— START —

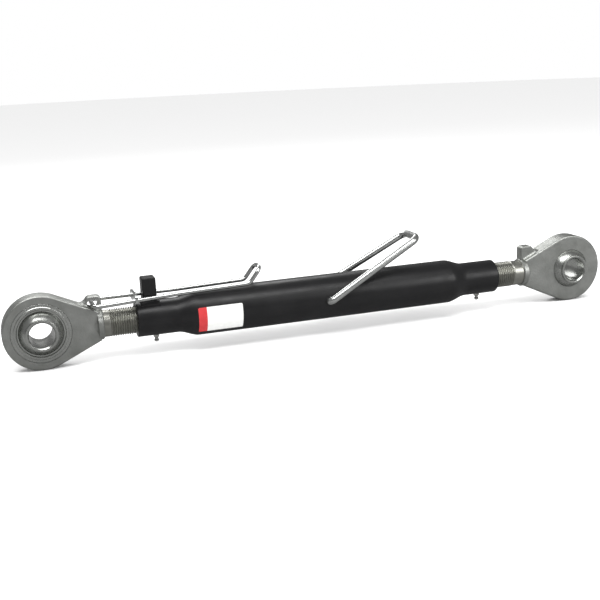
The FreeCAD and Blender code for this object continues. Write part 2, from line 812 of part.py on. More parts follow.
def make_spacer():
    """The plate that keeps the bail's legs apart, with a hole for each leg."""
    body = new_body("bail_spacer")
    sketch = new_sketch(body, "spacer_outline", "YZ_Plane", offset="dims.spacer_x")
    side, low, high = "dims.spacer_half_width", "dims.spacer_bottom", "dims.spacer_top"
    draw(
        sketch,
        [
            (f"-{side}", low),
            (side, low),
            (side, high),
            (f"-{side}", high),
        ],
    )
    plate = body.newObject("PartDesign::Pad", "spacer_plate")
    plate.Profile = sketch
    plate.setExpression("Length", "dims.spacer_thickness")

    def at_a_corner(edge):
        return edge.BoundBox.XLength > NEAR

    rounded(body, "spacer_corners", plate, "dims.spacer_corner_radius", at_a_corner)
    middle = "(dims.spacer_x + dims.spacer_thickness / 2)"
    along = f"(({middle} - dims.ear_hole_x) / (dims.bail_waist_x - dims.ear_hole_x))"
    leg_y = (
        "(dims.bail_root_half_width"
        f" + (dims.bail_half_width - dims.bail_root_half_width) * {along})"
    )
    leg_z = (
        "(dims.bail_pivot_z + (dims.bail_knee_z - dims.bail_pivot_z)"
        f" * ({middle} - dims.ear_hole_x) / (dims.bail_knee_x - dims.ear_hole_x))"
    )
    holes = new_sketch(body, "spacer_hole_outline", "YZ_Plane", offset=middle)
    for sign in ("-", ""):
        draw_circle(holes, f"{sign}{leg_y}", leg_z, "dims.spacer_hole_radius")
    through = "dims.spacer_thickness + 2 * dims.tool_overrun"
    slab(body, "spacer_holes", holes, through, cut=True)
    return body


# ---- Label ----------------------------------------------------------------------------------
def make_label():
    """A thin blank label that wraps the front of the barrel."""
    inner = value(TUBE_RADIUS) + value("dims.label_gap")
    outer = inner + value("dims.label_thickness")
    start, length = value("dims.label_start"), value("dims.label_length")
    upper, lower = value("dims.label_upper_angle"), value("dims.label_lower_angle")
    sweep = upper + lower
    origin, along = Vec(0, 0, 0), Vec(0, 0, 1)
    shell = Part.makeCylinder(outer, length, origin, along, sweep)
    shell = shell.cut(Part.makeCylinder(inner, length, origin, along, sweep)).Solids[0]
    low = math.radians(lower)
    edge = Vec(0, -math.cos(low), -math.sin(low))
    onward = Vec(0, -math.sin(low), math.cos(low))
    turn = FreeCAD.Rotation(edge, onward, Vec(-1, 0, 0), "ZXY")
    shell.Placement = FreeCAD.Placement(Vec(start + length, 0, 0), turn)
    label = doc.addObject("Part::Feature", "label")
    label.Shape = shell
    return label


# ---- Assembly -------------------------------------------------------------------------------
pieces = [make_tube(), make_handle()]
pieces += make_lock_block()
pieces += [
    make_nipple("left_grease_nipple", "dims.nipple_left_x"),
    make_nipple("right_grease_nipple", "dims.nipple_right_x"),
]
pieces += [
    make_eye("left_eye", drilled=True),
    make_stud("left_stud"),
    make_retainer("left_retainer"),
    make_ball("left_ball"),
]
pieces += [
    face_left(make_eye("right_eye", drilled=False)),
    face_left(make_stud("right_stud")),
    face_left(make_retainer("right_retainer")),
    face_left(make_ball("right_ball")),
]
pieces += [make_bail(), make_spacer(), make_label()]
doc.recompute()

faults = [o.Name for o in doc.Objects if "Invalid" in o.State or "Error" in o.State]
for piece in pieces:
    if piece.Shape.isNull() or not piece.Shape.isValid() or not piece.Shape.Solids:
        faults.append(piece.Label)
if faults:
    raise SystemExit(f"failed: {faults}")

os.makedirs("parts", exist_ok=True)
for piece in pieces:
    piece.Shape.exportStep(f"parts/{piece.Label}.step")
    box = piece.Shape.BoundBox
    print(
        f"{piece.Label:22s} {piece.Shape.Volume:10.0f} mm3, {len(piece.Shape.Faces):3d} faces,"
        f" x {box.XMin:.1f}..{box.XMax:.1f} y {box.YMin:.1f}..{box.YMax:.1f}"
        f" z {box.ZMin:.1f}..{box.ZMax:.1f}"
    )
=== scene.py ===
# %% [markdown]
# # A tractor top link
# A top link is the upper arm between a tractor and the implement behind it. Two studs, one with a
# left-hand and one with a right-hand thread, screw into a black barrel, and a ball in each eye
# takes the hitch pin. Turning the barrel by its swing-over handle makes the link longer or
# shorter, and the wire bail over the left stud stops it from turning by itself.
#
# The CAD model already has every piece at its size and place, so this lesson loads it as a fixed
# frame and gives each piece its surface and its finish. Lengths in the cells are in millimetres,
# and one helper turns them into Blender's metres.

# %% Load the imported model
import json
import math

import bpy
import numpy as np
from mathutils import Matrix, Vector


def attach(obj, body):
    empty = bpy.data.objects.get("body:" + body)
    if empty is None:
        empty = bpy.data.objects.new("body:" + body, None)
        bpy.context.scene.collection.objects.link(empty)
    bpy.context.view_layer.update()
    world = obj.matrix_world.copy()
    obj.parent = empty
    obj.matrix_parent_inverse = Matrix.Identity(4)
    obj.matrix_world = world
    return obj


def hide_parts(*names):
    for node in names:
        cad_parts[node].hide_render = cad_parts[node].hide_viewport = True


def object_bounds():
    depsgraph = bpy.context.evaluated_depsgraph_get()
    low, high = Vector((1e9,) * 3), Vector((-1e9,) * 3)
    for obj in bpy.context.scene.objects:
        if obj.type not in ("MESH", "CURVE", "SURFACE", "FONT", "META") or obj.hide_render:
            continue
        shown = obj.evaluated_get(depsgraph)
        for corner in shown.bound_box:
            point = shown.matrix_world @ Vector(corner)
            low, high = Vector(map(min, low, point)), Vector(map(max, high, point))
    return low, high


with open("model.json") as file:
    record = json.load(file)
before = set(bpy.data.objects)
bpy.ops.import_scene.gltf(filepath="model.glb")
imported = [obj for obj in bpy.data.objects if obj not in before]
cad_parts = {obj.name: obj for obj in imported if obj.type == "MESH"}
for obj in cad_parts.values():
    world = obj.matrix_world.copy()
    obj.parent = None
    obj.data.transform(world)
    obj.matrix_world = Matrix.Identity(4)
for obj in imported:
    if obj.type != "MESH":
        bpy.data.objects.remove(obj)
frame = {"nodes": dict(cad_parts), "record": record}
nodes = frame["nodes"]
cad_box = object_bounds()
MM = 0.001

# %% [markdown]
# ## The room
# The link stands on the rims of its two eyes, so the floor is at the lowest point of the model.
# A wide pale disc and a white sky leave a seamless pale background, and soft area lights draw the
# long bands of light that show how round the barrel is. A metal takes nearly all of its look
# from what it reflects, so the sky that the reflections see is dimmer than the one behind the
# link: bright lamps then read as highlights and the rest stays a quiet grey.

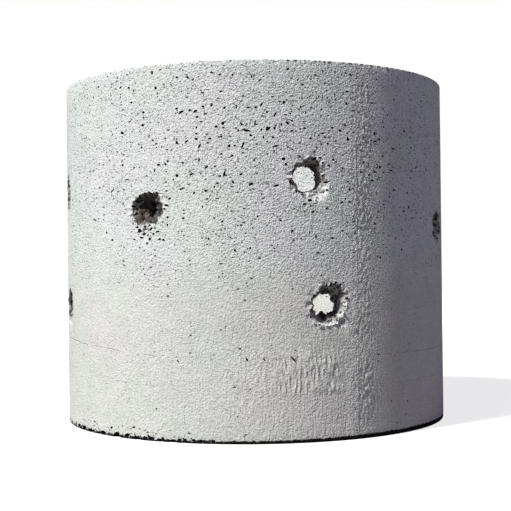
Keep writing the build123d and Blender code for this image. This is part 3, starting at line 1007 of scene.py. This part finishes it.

— END —

## Brief
Reproduce the full listing exactly.

## Exercise result
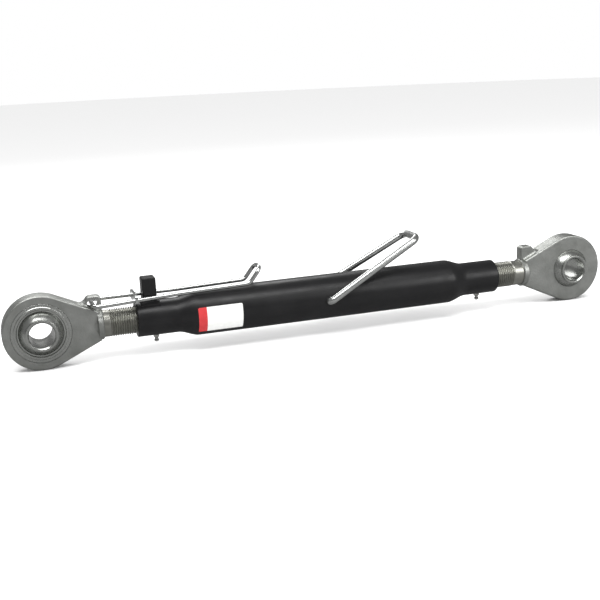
The FreeCAD and Blender code for this object continues. Write part 2, from line 812 of part.py on. More parts follow.
def make_spacer():
    """The plate that keeps the bail's legs apart, with a hole for each leg."""
    body = new_body("bail_spacer")
    sketch = new_sketch(body, "spacer_outline", "YZ_Plane", offset="dims.spacer_x")
    side, low, high = "dims.spacer_half_width", "dims.spacer_bottom", "dims.spacer_top"
    draw(
        sketch,
        [
            (f"-{side}", low),
            (side, low),
            (side, high),
            (f"-{side}", high),
        ],
    )
    plate = body.newObject("PartDesign::Pad", "spacer_plate")
    plate.Profile = sketch
    plate.setExpression("Length", "dims.spacer_thickness")

    def at_a_corner(edge):
        return edge.BoundBox.XLength > NEAR

    rounded(body, "spacer_corners", plate, "dims.spacer_corner_radius", at_a_corner)
    middle = "(dims.spacer_x + dims.spacer_thickness / 2)"
    along = f"(({middle} - dims.ear_hole_x) / (dims.bail_waist_x - dims.ear_hole_x))"
    leg_y = (
        "(dims.bail_root_half_width"
        f" + (dims.bail_half_width - dims.bail_root_half_width) * {along})"
    )
    leg_z = (
        "(dims.bail_pivot_z + (dims.bail_knee_z - dims.bail_pivot_z)"
        f" * ({middle} - dims.ear_hole_x) / (dims.bail_knee_x - dims.ear_hole_x))"
    )
    holes = new_sketch(body, "spacer_hole_outline", "YZ_Plane", offset=middle)
    for sign in ("-", ""):
        draw_circle(holes, f"{sign}{leg_y}", leg_z, "dims.spacer_hole_radius")
    through = "dims.spacer_thickness + 2 * dims.tool_overrun"
    slab(body, "spacer_holes", holes, through, cut=True)
    return body


# ---- Label ----------------------------------------------------------------------------------
def make_label():
    """A thin blank label that wraps the front of the barrel."""
    inner = value(TUBE_RADIUS) + value("dims.label_gap")
    outer = inner + value("dims.label_thickness")
    start, length = value("dims.label_start"), value("dims.label_length")
    upper, lower = value("dims.label_upper_angle"), value("dims.label_lower_angle")
    sweep = upper + lower
    origin, along = Vec(0, 0, 0), Vec(0, 0, 1)
    shell = Part.makeCylinder(outer, length, origin, along, sweep)
    shell = shell.cut(Part.makeCylinder(inner, length, origin, along, sweep)).Solids[0]
    low = math.radians(lower)
    edge = Vec(0, -math.cos(low), -math.sin(low))
    onward = Vec(0, -math.sin(low), math.cos(low))
    turn = FreeCAD.Rotation(edge, onward, Vec(-1, 0, 0), "ZXY")
    shell.Placement = FreeCAD.Placement(Vec(start + length, 0, 0), turn)
    label = doc.addObject("Part::Feature", "label")
    label.Shape = shell
    return label


# ---- Assembly -------------------------------------------------------------------------------
pieces = [make_tube(), make_handle()]
pieces += make_lock_block()
pieces += [
    make_nipple("left_grease_nipple", "dims.nipple_left_x"),
    make_nipple("right_grease_nipple", "dims.nipple_right_x"),
]
pieces += [
    make_eye("left_eye", drilled=True),
    make_stud("left_stud"),
    make_retainer("left_retainer"),
    make_ball("left_ball"),
]
pieces += [
    face_left(make_eye("right_eye", drilled=False)),
    face_left(make_stud("right_stud")),
    face_left(make_retainer("right_retainer")),
    face_left(make_ball("right_ball")),
]
pieces += [make_bail(), make_spacer(), make_label()]
doc.recompute()

faults = [o.Name for o in doc.Objects if "Invalid" in o.State or "Error" in o.State]
for piece in pieces:
    if piece.Shape.isNull() or not piece.Shape.isValid() or not piece.Shape.Solids:
        faults.append(piece.Label)
if faults:
    raise SystemExit(f"failed: {faults}")

os.makedirs("parts", exist_ok=True)
for piece in pieces:
    piece.Shape.exportStep(f"parts/{piece.Label}.step")
    box = piece.Shape.BoundBox
    print(
        f"{piece.Label:22s} {piece.Shape.Volume:10.0f} mm3, {len(piece.Shape.Faces):3d} faces,"
        f" x {box.XMin:.1f}..{box.XMax:.1f} y {box.YMin:.1f}..{box.YMax:.1f}"
        f" z {box.ZMin:.1f}..{box.ZMax:.1f}"
    )
=== scene.py ===
# %% [markdown]
# # A tractor top link
# A top link is the upper arm between a tractor and the implement behind it. Two studs, one with a
# left-hand and one with a right-hand thread, screw into a black barrel, and a ball in each eye
# takes the hitch pin. Turning the barrel by its swing-over handle makes the link longer or
# shorter, and the wire bail over the left stud stops it from turning by itself.
#
# The CAD model already has every piece at its size and place, so this lesson loads it as a fixed
# frame and gives each piece its surface and its finish. Lengths in the cells are in millimetres,
# and one helper turns them into Blender's metres.

# %% Load the imported model
import json
import math

import bpy
import numpy as np
from mathutils import Matrix, Vector


def attach(obj, body):
    empty = bpy.data.objects.get("body:" + body)
    if empty is None:
        empty = bpy.data.objects.new("body:" + body, None)
        bpy.context.scene.collection.objects.link(empty)
    bpy.context.view_layer.update()
    world = obj.matrix_world.copy()
    obj.parent = empty
    obj.matrix_parent_inverse = Matrix.Identity(4)
    obj.matrix_world = world
    return obj


def hide_parts(*names):
    for node in names:
        cad_parts[node].hide_render = cad_parts[node].hide_viewport = True


def object_bounds():
    depsgraph = bpy.context.evaluated_depsgraph_get()
    low, high = Vector((1e9,) * 3), Vector((-1e9,) * 3)
    for obj in bpy.context.scene.objects:
        if obj.type not in ("MESH", "CURVE", "SURFACE", "FONT", "META") or obj.hide_render:
            continue
        shown = obj.evaluated_get(depsgraph)
        for corner in shown.bound_box:
            point = shown.matrix_world @ Vector(corner)
            low, high = Vector(map(min, low, point)), Vector(map(max, high, point))
    return low, high


with open("model.json") as file:
    record = json.load(file)
before = set(bpy.data.objects)
bpy.ops.import_scene.gltf(filepath="model.glb")
imported = [obj for obj in bpy.data.objects if obj not in before]
cad_parts = {obj.name: obj for obj in imported if obj.type == "MESH"}
for obj in cad_parts.values():
    world = obj.matrix_world.copy()
    obj.parent = None
    obj.data.transform(world)
    obj.matrix_world = Matrix.Identity(4)
for obj in imported:
    if obj.type != "MESH":
        bpy.data.objects.remove(obj)
frame = {"nodes": dict(cad_parts), "record": record}
nodes = frame["nodes"]
cad_box = object_bounds()
MM = 0.001

# %% [markdown]
# ## The room
# The link stands on the rims of its two eyes, so the floor is at the lowest point of the model.
# A wide pale disc and a white sky leave a seamless pale background, and soft area lights draw the
# long bands of light that show how round the barrel is. A metal takes nearly all of its look
# from what it reflects, so the sky that the reflections see is dimmer than the one behind the
# link: bright lamps then read as highlights and the rest stays a quiet grey.

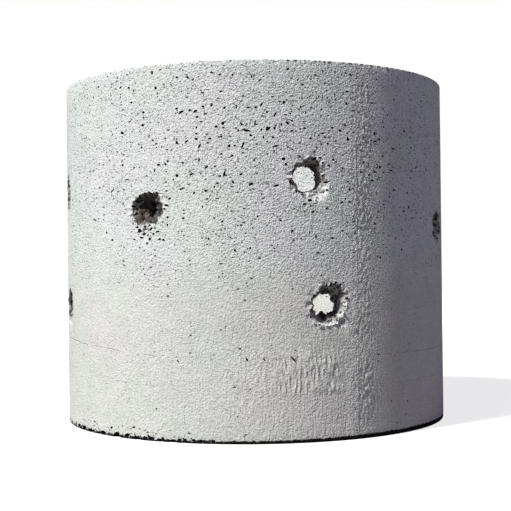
Keep writing the build123d and Blender code for this image. This is part 3, starting at line 1007 of scene.py. This part finishes it.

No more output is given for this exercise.